**What the task requires**
Write out the entries, please, from the line containing "obj.matrix_world = Matrix.Identity(4)" through their final line, exactly and with nothing else.

'''

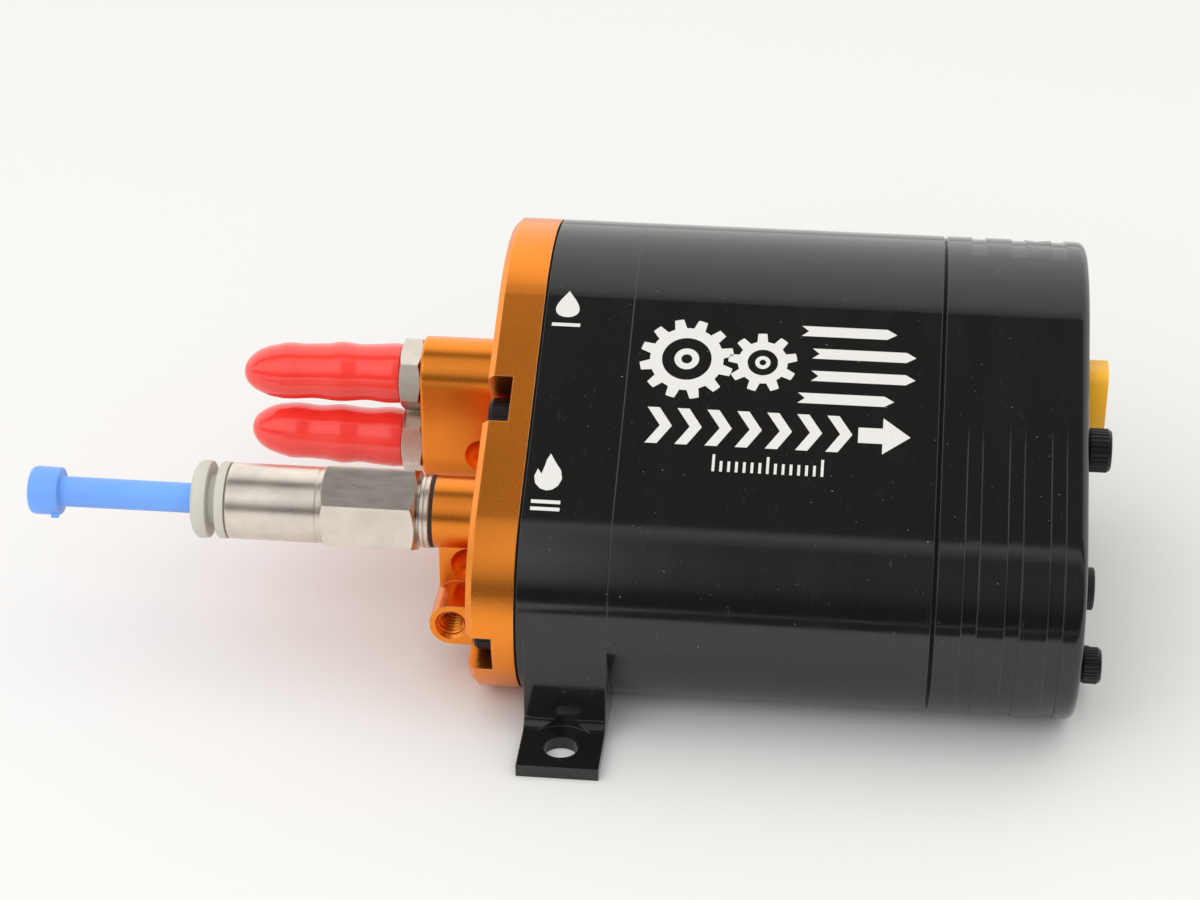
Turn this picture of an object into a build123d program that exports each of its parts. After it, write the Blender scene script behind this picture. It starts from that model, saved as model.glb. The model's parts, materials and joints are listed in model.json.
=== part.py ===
"""Twin gear pump for a model jet turbine: a fuel pump and a start pump in one anodised housing.

X runs along the pump shafts, from the hose fittings (-X) to the power connector (+X).
Y runs across the body, from the start pump (-Y) to the larger fuel pump (+Y).
Z is up. The origin lies midway between the two foot holes, on the plane the feet stand on.
All sizes are in millimetres.
"""
from build123d import *
from math import atan2, cos, degrees, radians, sin, sqrt
import os

os.makedirs("parts", exist_ok=True)

# ---- Body outline: two lobes on one flat base, joined by straight flanks ----
fuel_lobe_radius = 23.1
start_lobe_radius = 14.9
lobe_spacing = 31.5

# ---- Stack of the body along X ----
plate_thickness = 6.0
gasket_thickness = 0.3
ring_thickness = 11.1
housing_length = 39.1
cap_length = 18.1
plate_chamfer = 0.8
joint_chamfer = 0.3

# ---- Mounting feet ----
foot_width = 10.1
foot_setback = 0.9
foot_reach = 8.7
foot_thickness = 1.6
foot_fillet = 1.5
foot_hole_radius = 2.1
foot_hole_offset = 4.5
foot_spotface_radius = 4.6
foot_spotface_height = 3.0

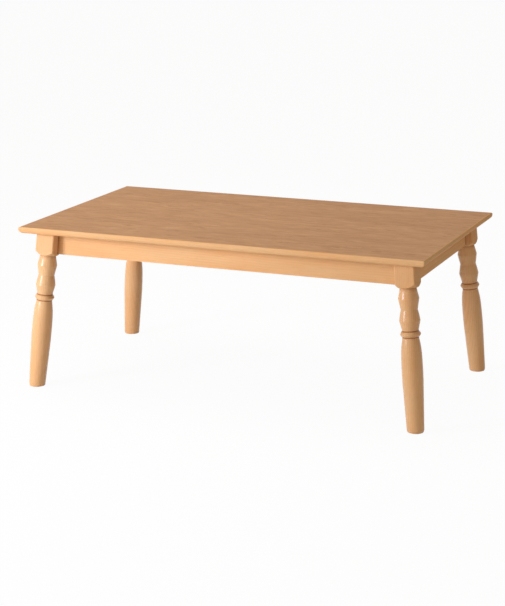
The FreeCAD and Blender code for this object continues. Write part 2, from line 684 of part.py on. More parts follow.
def heater_housing():
    """The bezel under the slats, the steel cover in its rebate, the folded reflector and the slotted guard."""
    mid = ("0", "0")
    bezel = centred_box("bezel_plate", ("bezel_side", "bezel_side", "bezel_thick"), mid, "bezel_bottom")
    hole = centred_box("bezel_mouth", ("bezel_hole", "bezel_hole", "bezel_thick + 2 * overrun"), mid,
                       "bezel_bottom - overrun")
    seat = centred_box("bezel_seat", ("cover_side + 2 * cover_gap", "cover_side + 2 * cover_gap",
                                      "bezel_rebate + overrun"), mid, "cover_bottom")
    tools = [hole, seat]
    middle = "slat_near + slat_width / 2"
    for tag, x, y in spots4(middle):
        tools.append(rod("bezel_hole_" + tag, "screw_radius + screw_hole_gap", "bezel_thick + 2 * overrun",
                         (x, y, "bezel_bottom - overrun"), sides=HEAD_SIDES))
    for tag, x, y in crosswise("guard_screw_place"):
        tools.append(rod("bezel_pilot_" + tag, "guard_screw_radius", "guard_screw_grip", (x, y, "bezel_bottom"),
                         sides=SHANK_SIDES))
    keep("heater_bezel", cut("bezel_cut", bezel, tools))

    shell = centred_box("cover_shell", ("cover_side", "cover_side", "cover_height"), mid, "cover_bottom")
    inside = centred_box("cover_inside", ("cover_side - 2 * cover_wall", "cover_side - 2 * cover_wall",
                                          "cover_height - cover_wall + overrun"), mid, "cover_bottom - overrun")
    tools = [inside]
    for side, sign in (("left", "-"), ("right", "")):
        for i in range(VENT_COUNT):
            step = i - (VENT_COUNT - 1) / 2
            tools.append(centred_box(f"vent_{side}_{i}", ("vent_length", "vent_width", "cover_wall + 2 * overrun"),
                                     (f"{sign}vent_offset", f"{step} * vent_pitch"), "cover_top - overrun"))
    for i, sign in enumerate(("-", "")):
        tools.append(rod(f"cover_screw_hole_{i}", "guard_screw_radius", "2 * overrun",
                         (f"{sign}motor_screw_place", "0", "cover_top - overrun"), sides=SHANK_SIDES))
    keep("heater_cover", cut("cover_cut", shell, tools))

    rim, foot = "reflector_side / 2", "cover_bottom"
    near = "tube_offset - trough_half_width"
    far = "tube_offset + trough_half_width"
    low = [(f"-({rim})", foot), (f"-({far})", "reflector_trough"), (f"-({near})", "reflector_trough"),
           (f"trough_slope_run - ({near})", "reflector_flat"), (f"{near} - trough_slope_run", "reflector_flat"),
           (near, "reflector_trough"), (far, "reflector_trough"), (rim, foot)]
    high = [(y, f"{z} + reflector_thick") for y, z in reversed(low[1:-1])]
    brim = [(f"{rim} - reflector_thick / 2", "cover_bottom + reflector_thick")]
    other = [(f"reflector_thick / 2 - {rim}", "cover_bottom + reflector_thick")]
    fold = extruded("reflector_fold", "YZ_Plane", low + brim + high + other, "reflector_side")
    fan_hole = rod("reflector_hole", "fan_hole_radius", "4 * overrun", ("0", "0", "reflector_flat - 2 * overrun"))
    keep("reflector", cut("reflector_cut", fold, [fan_hole]))

    flange_low = "bezel_bottom - guard_thick"
    flange = centred_box("guard_flange", ("guard_flange_side", "guard_flange_side", "guard_thick"), mid, flange_low)
    basin = frustum("guard_basin", "0", "bezel_bottom - guard_depth")
    hollow = frustum("guard_hollow", "guard_thick", "bezel_bottom - guard_depth + guard_thick")
    tools = [hollow]
    for row in range(GUARD_SLOT_ROWS):
        step = row - (GUARD_SLOT_ROWS - 1) / 2
        for side, sign in (("left", "-"), ("right", "")):
            middle = f"{sign}(guard_slot_length + guard_slot_rib) / 2"
            size = ("guard_slot_length", "guard_slot_pitch * guard_slot_share", "guard_thick + 2 * overrun")
            tools.append(centred_box(f"guard_slot_{side}_{row}", size, (middle, f"{step} * guard_slot_pitch"),
                                     "bezel_bottom - guard_depth - overrun"))
    for tag, x, y in crosswise("guard_screw_place"):
        tools.append(rod("guard_hole_" + tag, "guard_screw_radius", "guard_thick + 2 * overrun",
                         (x, y, f"{flange_low} - overrun"), sides=SHANK_SIDES))
    keep("heater_guard", cut("guard_cut", joined("guard_blank", [flange, basin]), tools))


def frustum(name, inset, low):
    """The tapering basin of the guard, from its floor to just past its mouth."""
    made = doc.addObject("Part::Wedge", name)
    floor, mouth = f"guard_floor_side / 2 - {inset}", f"guard_mouth / 2 - {inset}"
    top = "guard_depth" if inset == "0" else f"guard_depth - {inset}"
    for prop, formula in (("Xmin", f"-({floor})"), ("Xmax", floor), ("Zmin", f"-({floor})"), ("Zmax", floor),
                          ("X2min", f"-({mouth})"), ("X2max", mouth), ("Z2min", f"-({mouth})"), ("Z2max", mouth),
                          ("Ymin", "0"), ("Ymax", top)):
        bind(made, prop, formula)
    made.Placement.Rotation = FreeCAD.Rotation(X, 90)
    return put(made, ("0", "0", low))


def heaters():
    """Two quartz tubes with their windings, ceramic caps and the clips that hang them from the reflector."""
    caps, clips = [], []
    half = "tube_length / 2"
    for side, sign in (("front", "-"), ("back", "")):
        y = f"{sign}tube_offset"
        out = rod(f"tube_out_{side}", "tube_radius", "tube_length", (f"-{half}", y, "tube_level"), "x")
        bore = rod(f"tube_bore_{side}", "tube_radius - tube_wall", "tube_length + 2 * overrun",
                   (f"-{half} - overrun", y, "tube_level"), "x")
        keep(f"quartz_tube_{side}", cut(f"tube_{side}", out, [bore]))
        keep(f"heating_coil_{side}", rod(f"coil_{side}", "coil_radius", "tube_length + 2 * coil_seat",
                                         (f"-{half} - coil_seat", y, "tube_level"), "x"))
        cap = rod(f"cap_{side}", "cap_radius", "cap_grip + cap_end", (f"-{half} - cap_end", y, "tube_level"), "x")
        grip = rod(f"cap_grip_{side}", "tube_radius", "cap_grip + overrun", (f"-{half}", y, "tube_level"), "x")
        seat = rod(f"cap_seat_{side}", "coil_radius", "coil_seat + overrun",
                   (f"-{half} - coil_seat", y, "tube_level"), "x")
        cap = cut(f"cap_cut_{side}", cap, [grip, seat])
        caps += [cap, mirrored(f"cap_right_{side}", cap, X)]
        low = "tube_level - cap_radius - clip_chin"
        clip = centred_box(f"clip_{side}", ("clip_thick", "clip_width", f"reflector_trough - ({low})"),
                           (f"-({half} + cap_end / 2)", y), low)
        ring = rod(f"clip_ring_{side}", "cap_radius", "clip_width",
                   (f"-{half} - clip_width / 2", y, "tube_level"), "x")
        clip = cut(f"clip_cut_{side}", clip, [ring])
        clips += [clip, mirrored(f"clip_right_{side}", clip, X)]
    keep("tube_end_caps", group("cap_group", caps))
    keep("tube_clips", group("clip_group", clips))


def fan():
    """The motor under the cover, its shaft and the bladed wheel over the reflector's hole."""
    can = rod("motor_can", "motor_radius", "motor_height", ("0", "0", "motor_bottom"))
    bush = rod("motor_bush", "motor_bush_radius", "motor_bush_height + overrun",
               ("0", "0", "motor_bottom - motor_bush_height"))
    bore_top = "motor_bush_height + shaft_in_motor + shaft_gap"
    bore = rod("motor_bore", "shaft_radius + shaft_gap", f"{bore_top} + overrun",
               ("0", "0", "motor_bottom - motor_bush_height - overrun"))
    taps = [rod(f"motor_tap_{i}", "guard_screw_radius", "guard_screw_grip",
                (f"{sign}motor_screw_place", "0", "cover_top - cover_wall - guard_screw_grip"),
                sides=SHANK_SIDES) for i, sign in enumerate(("-", ""))]
    keep("fan_motor", cut("motor_cut", joined("motor_body", [can, bush]), [bore, *taps]))
    hub_low = "hub_top - hub_height"
    keep("fan_shaft", rod("shaft", "shaft_radius", f"motor_bottom + shaft_in_motor - ({hub_low})",
                          ("0", "0", hub_low)))
    pieces = [rod("hub", "hub_radius", "hub_height", ("0", "0", hub_low))]
    for i in range(BLADE_COUNT):
        blade = box(f"blade_{i}", ("blade_reach - hub_radius / 2", "blade_chord", "blade_thick"), ("0", "0", "0"))
        turn = FreeCAD.Rotation(Z, 360 * i / BLADE_COUNT)
        tilt = FreeCAD.Rotation(X, BLADE_TILT_DEG)
        start = turn.multVec(FreeCAD.Vector(number("hub_radius / 2"), 0, 0))
        shift = turn.multVec(tilt.multVec(FreeCAD.Vector(0, -number("blade_chord") / 2, -number("blade_thick") / 2)))
        level = number("hub_top - hub_height / 2")
        blade.Placement = FreeCAD.Placement(start + shift + Z * level, turn.multiply(tilt))
        for axis in "xyz":
            blade.setExpression(f"Placement.Base.{axis}", None)
        pieces.append(blade)
    bore = rod("hub_bore", "shaft_radius", "hub_height + 2 * overrun", ("0", "0", f"{hub_low} - overrun"))
    keep("fan_impeller", cut("impeller_cut", joined("impeller_body", pieces), [bore]))


def electrics():
    """The thermostat, fuse and terminals on the reflector, and the inlet at the back of the bezel."""
    flat = "reflector_flat + reflector_thick"
    keep("thermostat", centred_box("thermostat_case", ("thermostat_length", "thermostat_width", "thermostat_height"),
                                   ("-thermostat_place", "0"), flat))
    keep("terminal_block", centred_box("terminal_case", ("terminal_length", "terminal_width", "terminal_height"),
                                       ("-terminal_place", "0"), flat))
    keep("thermal_fuse", rod("fuse_case", "fuse_radius", "fuse_length",
                             ("fuse_place - fuse_length / 2", "0", f"{flat} + fuse_radius"), "x"))
    face, low = "bezel_side / 2", "slat_bottom - socket_height"
    case = centred_box("socket_case", ("socket_width", "socket_depth", "socket_height"),
                       ("0", f"{face} + socket_depth / 2"), low)
    mouth = box("socket_mouth", ("socket_width - 2 * socket_wall", "socket_depth", "socket_height - 2 * socket_wall"),
                ("socket_wall - socket_width / 2", f"{face} + socket_floor", f"{low} + socket_wall"))
    root = (f"{face} + socket_floor - inlet_pin_root", f"{low} + socket_height / 2")
    holes, pins = [
        [rod(f"{name}_{i}", "inlet_pin_radius", "inlet_pin_length + inlet_pin_root",
             (f"{sign}inlet_pin_spacing / 2", *root), "y") for i, sign in enumerate(("-", ""))]
        for name in ("pin_hole", "pin")
    ]
    keep("inlet_socket", cut("socket_cut", case, [mouth, *holes]))
    keep("inlet_pins", group("pin_group", pins))


def headed(name, spot, facing, head, shank):
    """A screw whose head lies under the spot and whose shank goes the way it faces."""
    x, y, z = spot
    top = f"{z} - ({head[1]})" if facing == "z" else z
    cap = rod(name + "_head", head[0], head[1], (x, y, top), sides=HEAD_SIDES)
    low = z if facing == "z" else f"{z} - ({shank[1]})"
    stem = rod(name + "_stem", shank[0], shank[1], (x, y, low), sides=SHANK_SIDES)
    return joined(name, [cap, stem])


def heater_fasteners():
    """Screws of the bezel, the guard and the motor."""
    head = ("screw_head_radius", "screw_head_height")
    screws = [headed("heater_screw_" + tag, (x, y, "bezel_bottom"), "z", head,
                     ("screw_radius", "bezel_thick + heater_screw_grip"))
              for tag, x, y in spots4("slat_near + slat_width / 2")]
    keep("heater_screws", group("heater_screw_group", screws))
    head = ("guard_screw_head", "guard_screw_head_height")
    screws = [headed("guard_screw_" + tag, (x, y, "bezel_bottom - guard_thick"), "z", head,
                     ("guard_screw_radius", "guard_thick + guard_screw_grip"))
              for tag, x, y in crosswise("guard_screw_place")]
    keep("guard_screws", group("guard_screw_group", screws))
    screws = [headed(f"motor_screw_{i}", (f"{sign}motor_screw_place", "0", "cover_top"), "-z", head,
                     ("guard_screw_radius", "cover_wall + guard_screw_grip")) for i, sign in enumerate(("-", ""))]
    keep("motor_screws", group("motor_screw_group", screws))


def add_followers():
    """Sizes that need the leg's lean: where its head stands, and how far the head's corner comes inwards."""
    last = len(SIZES) + len(DERIVED)
    more = {
        "head_x": "foot_x - splay_run_x * frame_top / splay_height",
        "head_y": "foot_y - splay_run_y * frame_top / splay_height",
        "rest_pad_base": "board_under - rest_pad_thick",
        "block_corner_reach": "side_rail_inner - head_x + front_rail_inner - head_y + block_side",
        "flat_place": "(block_corner_reach - corner_flat) * sqrt(0.5)",
    }
    for row, (name, formula) in enumerate(more.items(), last + 1):
        sheet.set(f"A{row}", name)
        sheet.set(f"B{row}", "=" + formula)
        sheet.setAlias(f"B{row}", name)
        NAMES.add(name)
    doc.recompute()


def check_and_write():
    """Stop on any failed object or bad solid, then write one file for each sub-part."""
    doc.recompute()
    bad = [f"{thing.Name} {thing.State}" for thing in doc.Objects
           if "Invalid" in thing.State or "Error" in thing.State]
    for label, thing in PARTS.items():
        if thing.Shape.isNull() or not thing.Shape.isValid() or not thing.Shape.Solids:
            bad.append(label)
    if bad:
        raise SystemExit("failed: " + ", ".join(bad))
    os.makedirs("parts", exist_ok=True)
    for label, thing in PARTS.items():
        thing.Shape.exportStep(f"parts/{label}.step")
        print(label, len(thing.Shape.Solids), "solids", round(thing.Shape.Volume, 1), "cubic mm")
    print(len(PARTS), "sub-parts")


add_followers()
board()
legs()
rails()
lattice()
corners()
heater_housing()
heaters()
fan()
electrics()
heater_fasteners()
check_and_write()
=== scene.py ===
# %% [markdown]
# A kotatsu is a low table with a heater under it. Its board lies loose on a frame of four rails and four
# turned legs. The solids come in already built and in their places, so this script gives them their wood,
# metal and felt, makes again the few pieces whose detail is finer than the solids, and sets the light and
# the camera.

# %% Load the frame
import math

import bmesh
import bpy
from mathutils import Matrix, Vector


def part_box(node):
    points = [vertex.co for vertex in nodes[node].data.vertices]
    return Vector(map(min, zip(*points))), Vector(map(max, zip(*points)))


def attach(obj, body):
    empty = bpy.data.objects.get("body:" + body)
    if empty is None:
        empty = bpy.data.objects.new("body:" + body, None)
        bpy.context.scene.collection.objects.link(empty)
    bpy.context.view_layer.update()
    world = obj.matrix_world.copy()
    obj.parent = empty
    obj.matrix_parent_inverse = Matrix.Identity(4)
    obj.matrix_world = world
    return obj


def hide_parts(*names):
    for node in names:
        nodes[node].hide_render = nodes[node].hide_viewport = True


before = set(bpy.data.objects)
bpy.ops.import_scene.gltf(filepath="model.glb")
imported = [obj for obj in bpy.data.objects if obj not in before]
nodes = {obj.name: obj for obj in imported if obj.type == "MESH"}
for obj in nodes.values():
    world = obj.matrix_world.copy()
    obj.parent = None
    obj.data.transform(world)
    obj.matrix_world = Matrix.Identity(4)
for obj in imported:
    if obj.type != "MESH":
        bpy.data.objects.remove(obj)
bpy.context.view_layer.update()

# %% [markdown]
# The photograph was taken from the front right, from about the height of a seated person's eyes, with a
# long lens. The camera's place and angles were fitted to the four corners of the board and the four feet.
# The fit gives the focal length in pixels along the picture's long side, and the sensor's width makes it
# millimetres.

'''

**Written response**
    obj.matrix_world = Matrix.Identity(4)
for obj in imported:
    if obj.type != "MESH":
        bpy.data.objects.remove(obj)
bpy.context.view_layer.update()

# %% [markdown]
# The photograph was taken from the front right, from about the height of a seated person's eyes, with a
# long lens. The camera's place and angles were fitted to the four corners of the board and the four feet.
# The fit gives the focal length in pixels along the picture's long side, and the sensor's width makes it
# millimetres.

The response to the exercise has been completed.